Was waren und was sind die größten Herausforderungen für dich?
Rückblickend: eine wertebasierte Unternehmenskultur zu entwickeln und mit Leben zu füllen. In mehreren Workshops haben alle Mitarbeitenden gemeinsam Leitsätze, die auf Werten gründen, erarbeitet und einen Verhaltenskodex verabschiedet, der sich daraus ableitet.
Aktuell: eine Umbaukultur zu entwickeln. Eine verantwortungsbewusste Kultur mit dem Physischen, mit dem Bestand. Mit den Ressourcen, die uns zur Verfügung stehen. Aus Respekt, weil man feststellt, dass das, was wir tun, zu viel ist. Und genau das jungen Menschen zu vermitteln, ohne dass sie dies überfordert, das empfinde ich als sehr große Herausforderung.

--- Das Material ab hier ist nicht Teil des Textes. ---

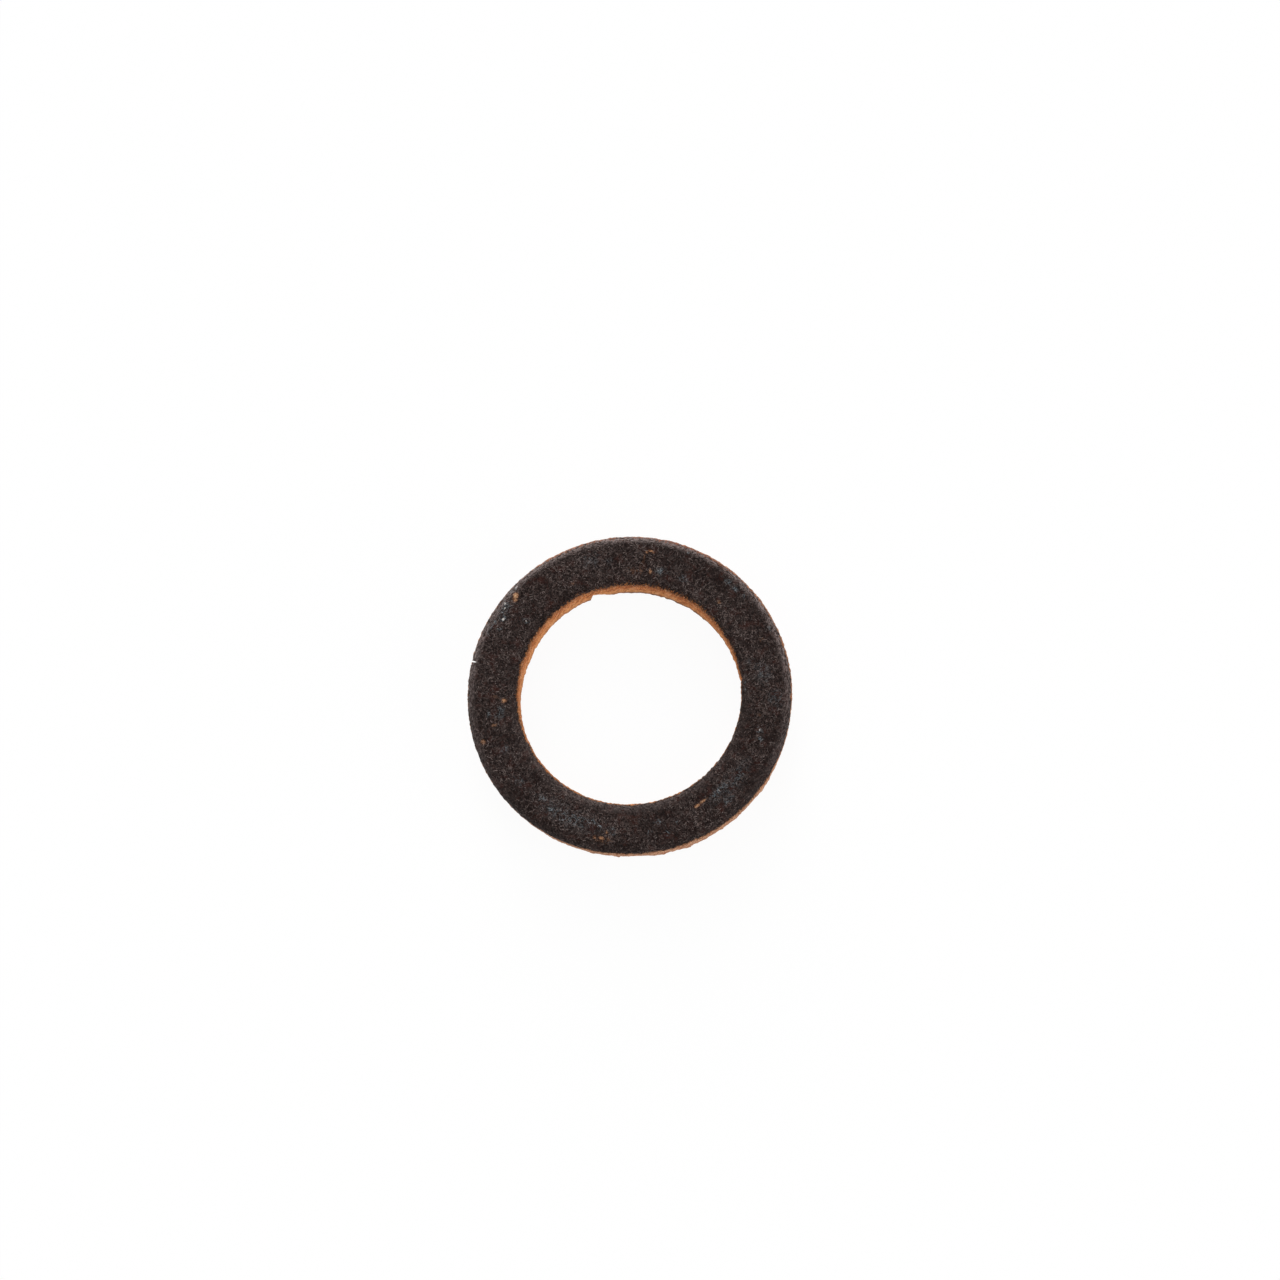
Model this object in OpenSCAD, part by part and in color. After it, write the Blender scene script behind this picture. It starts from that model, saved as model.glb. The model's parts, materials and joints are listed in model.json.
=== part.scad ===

Wie führst du deine Mitarbeiter?
Ich versuche immer Transparenz zu erzeugen, wie und warum Entscheidungen getroffen werden. Ich versuche wertschätzend zu sein. Durch meine Sprache und durch den Respekt im Umgang miteinander. Ich sehe hier für mich Menschen und Weggefährten, keine Angestellten und Stellenbeschreibungen. Ich versuche, empathisch den Menschen zu begreifen und ihn an seine Stärken zu bringen und nicht seine Schwächen auszumerzen. Herkunft, Geschlecht und sozialer Status spielen für mich keine Rolle. Es geht mir mehr um Haltung, so bin ich hier im Ruhrgebiet sozialisiert.

Werte, Leitsätze und Verhaltenskodex. Entwickelt in Mitarbeitendenworkshops.

Ein Blick in die Zukunft: Wo siehst du dich und das Büro in zehn Jahren?
Wie das in zehn Jahren aussieht, kann ich zunehmend weniger sagen. Ich weiß aber auch nicht, ob das so wichtig ist, weil das Leben im Hier und Jetzt stattfindet und nicht in drei, fünf oder zehn Jahren. Ich glaube, man muss es anders sehen: Man muss aus einem resilienten Ansatz kommen, um sagen zu können, wir sind stabil genug für die Herausforderungen, die vor uns liegen, die wir aber noch nicht kennen.

Wenn du einen Wunsch für dein Büro frei hättest – welcher wäre das?
Ich habe gerade ein sehr interessantes Buch von Frauke Fischer gelesen: »Was hat die Mücke je für uns getan?« Das dreht sich um Biodiversität. Ich würde mir wünschen, dass man einfach das macht, was richtig ist für eine lebenswerte Zukunft. Es ist ja nicht so, dass wir nicht wissen, was möglich ist. Wir tun es halt nur nicht, weil wir uns von wenigen dahintreiben lassen, es nicht zu tun.